If you’ve been following the climate wars, you will know that for the past couple of years there have been numerous scientists and commentators who have discussed what has come to be known as “the pause” in “global warming”.
As each declaration made its way into public consciousness, someone or other from a “jewel in the crown, of British science and global science” (aka the U.K. Met Office) has leapt into the fray and dutifully performed some remarkable feats of linguistic gymnastics in order to “refute” such claims and/or (along with a virtual army of knee-jerk non-scientists such as Bob <fast fingers> Ward) berate those who have had the temerity to remark on this (evidently now former) taboo.
Yesterday, however, the Met Office appeared to be doing an about face and finally acknowledged “the pause”. And they did so by releasing not one, not two, but three papers:
The recent pause in global warming (1): What do observations of the climate system tell us? (pdf)
The recent pause in global warming (2): What are the potential causes? (pdf) **
The recent pause in global warming (3): What are the implications for projections of future warming? (pdf)
[** Not that I want to quibble, but … In my dictionary “potential” is indicative of “future” – and I’m not sure that (even in elevated stratosphere of post-normal science) one could have a future “cause” of something both present and past. So “possible” might have been a better choice of words, IMHO.]
In my books this much delayed triage trio is definitely an acknowledgement of “the pause”, which as I recall was first articulated by Dr. Judith Curry, during the course of her dispute with the (not recently heard from) BEST booster, Dr. Richard Muller.

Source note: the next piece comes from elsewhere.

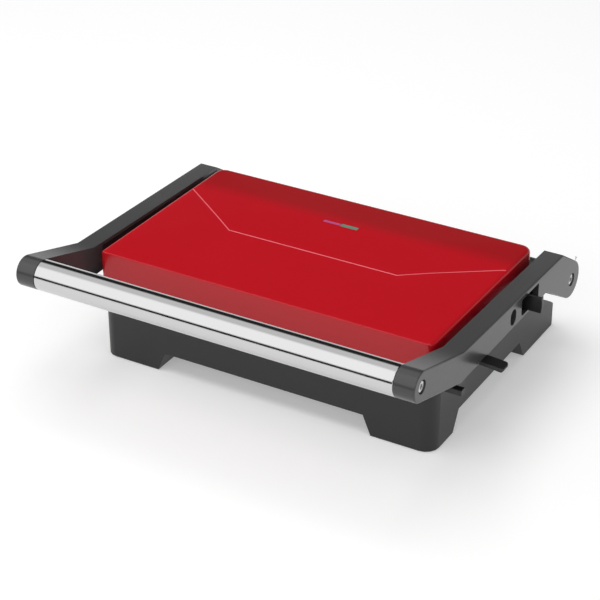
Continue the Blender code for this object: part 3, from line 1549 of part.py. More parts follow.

The posts of both Andrew Montford and Curry on this much delayed acknowledgement from this “jewel in the crown” have generated a considerable number of responses on their respective blogs (Bishop Hill and Climate Etc)
For me, the major takeaway from these three papers was highlighted by Curry in the intro quote of her post:
The recent pause in global surface temperature rise does not, in itself, materially alter the risks of substantial warming of the Earth by the end of this century. – UK Met Office [emphasis added -hro]
As I had observed:
So the bottom line seems to be that this “pause” – which the Met Office and others have spent at least the better part of a year, in effect, insisting was not occurring and berating those who had the temerity to observe that it has – has finally been acknowledged!
But (in keeping with past “standard operating procedures” on far too many such dragged out acknowledgments), the “experts” have, in effect, pronounced that “it doesn’t matter, anyway … our models continue to rule!”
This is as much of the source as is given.